One of the studies has revealed that 44.6% of Saudi students knew that tanning beds might cause skin cancer [21], which could be one of the contributing causes. We also found a significant relationship between gender and the use of sunless tanning products at home (P-value=0.002). 19.4% of females used sunless tanning products in comparison to 6.2% of males. No relationship was found between specialty and any tanning method, which means tanning, is popular among our sample regardless of the specialty and the knowledge they have about it and the risks involved.

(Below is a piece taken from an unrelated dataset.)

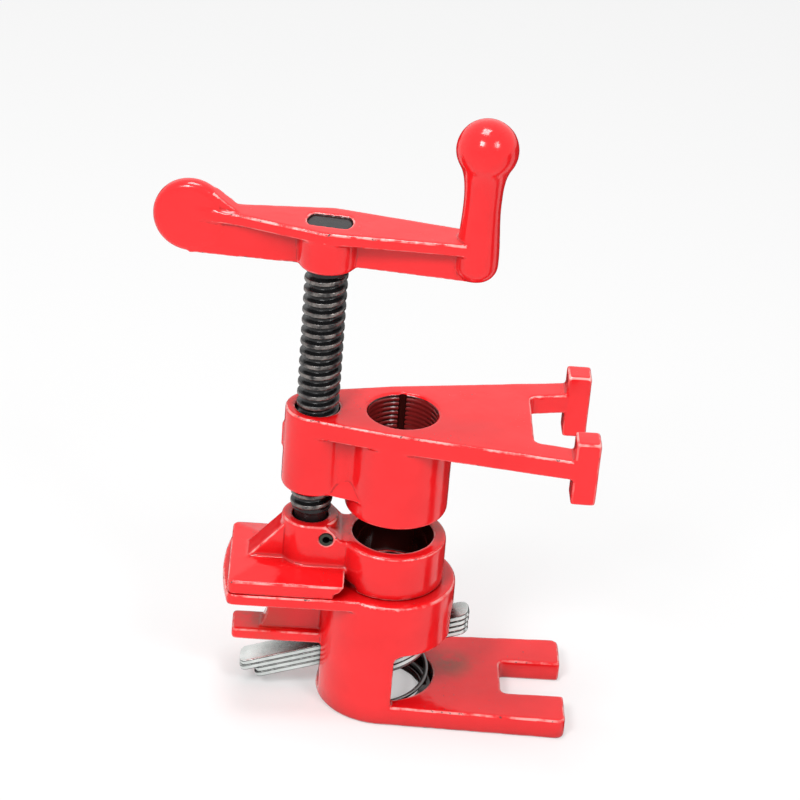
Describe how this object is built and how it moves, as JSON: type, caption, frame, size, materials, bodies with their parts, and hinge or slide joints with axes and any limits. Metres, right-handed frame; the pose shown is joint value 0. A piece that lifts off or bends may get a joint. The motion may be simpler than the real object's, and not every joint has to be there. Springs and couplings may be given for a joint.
{
  "type": "pipe clamp fixture set",
  "caption": "Woodworking pipe clamp fixtures without the pipe: screw head with crank handle, sliding front jaw, and sliding foot jaw with a spring-loaded clutch plate stack.",
  "frame": {"origin": "on the pipe's axis at the underside of the sliding foot", "axes": "+Z along the pipe's axis from the sliding foot towards the crank, +X towards both feet, with both jaw pads to -X, +Y across the clamp"},
  "size_m": [0.1568, 0.0574, 0.2312],
  "materials": {
    "red_enamel": "gloss red enamel on iron castings",
    "black_steel": "black oxide, lightly oiled",
    "zinc_plate": "satin zinc plate",
    "spring_steel": "drawn spring wire",
    "pin_steel": "dark rolled spring steel"
  },
  "bodies": {
    "tail": {"tail_casting": "red_enamel", "clutch_spring": "spring_steel"},
    "plate_1": {"clutch_plate_1": "zinc_plate"},
    "plate_2": {"clutch_plate_2": "zinc_plate"},
    "plate_3": {"clutch_plate_3": "zinc_plate"},
    "plate_4": {"clutch_plate_4": "zinc_plate"},
    "front_jaw": {"front_jaw_casting": "red_enamel", "roll_pin": "pin_steel"},
    "screw": {"screw": "black_steel", "crank_handle": "red_enamel"},
    "head": {"head_casting": "red_enamel"}
  },
  "joints": [
    {"name": "pipe_slide", "type": "slide", "parent": "tail", "child": "front_jaw", "axis": [0, 0, 1], "range_m": [0, 0.2]},
    {"name": "crank_turn", "type": "hinge", "parent": "front_jaw", "child": "screw", "pos_m": [-0.03, 0, 0.0681], "axis": [0, 0, -1], "range_deg": [-945, 4500]},
    {"name": "head_travel", "type": "slide", "parent": "front_jaw", "child": "head", "axis": [0, 0, 1], "range_m": [-0.0105, 0.05]},
    {"name": "clutch_tilt_1", "type": "hinge", "parent": "tail", "child": "plate_1", "pos_m": [-0.01833, 0, 0.02195], "axis": [0, 1, 0], "range_deg": [0, 18], "stiffness_Nm_per_rad": 0.3, "springref_deg": -22.92, "deforming": ["clutch_spring"]},
    {"name": "clutch_tilt_2", "type": "hinge", "parent": "tail", "child": "plate_2", "pos_m": [-0.01833, 0, 0.0198], "axis": [0, 1, 0], "range_deg": [0, 18]},
    {"name": "clutch_tilt_3", "type": "hinge", "parent": "tail", "child": "plate_3", "pos_m": [-0.01833, 0, 0.01764], "axis": [0, 1, 0], "range_deg": [0, 18]},
    {"name": "clutch_tilt_4", "type": "hinge", "parent": "tail", "child": "plate_4", "pos_m": [-0.01833, 0, 0.01548], "axis": [0, 1, 0], "range_deg": [0, 18]}
  ],
  "couplings": [
    {"joint": "head_travel", "follows": "crank_turn", "m_per_rad": 0.00063662},
    {"joint": "clutch_tilt_2", "follows": "clutch_tilt_1", "ratio": 1},
    {"joint": "clutch_tilt_3", "follows": "clutch_tilt_1", "ratio": 1},
    {"joint": "clutch_tilt_4", "follows": "clutch_tilt_1", "ratio": 1}
  ]
}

There are many myths in Saudi Arabia regarding sun exposure. Such as, in order to get vitamin D from the sun, you need to be exposed to the sun without using sunscreen, while in reality using sunscreen is essential when being exposed to the sun. We can get vitamin D by following healthy diet and by taking vitamin D supplements. Another myth a tan every now and then would not be so harmful, while tanning affects the skin, even when not so frequent [5]. Due to the global health crisis and covid-19 pandemic, many people could not tan at the beach regarding the circumstances, the majority of our respondents were females compared to males which might had an impact of our results. Self-report and social desirability bias may have affected the results.

Conclusion

Our study showed that college students from both genders are significantly interested in tanning. Outdoor tanning was the most preferred method. The results of this study emphasize the critical need to create community-counseling campaigns to increase awareness about tanning and its relationship with skin cancer and photoaging. Counseling health education that focuses on the importance of sunscreen use, especially among males. Sunless tanning products should be promoted.

Acknowledgement

Road of change. We would like to thank Dr. Casey Daniel for his cooperation in providing us the survey instrument used in Intentional tanning behaviours among undergraduates on the United States Gulf Coast.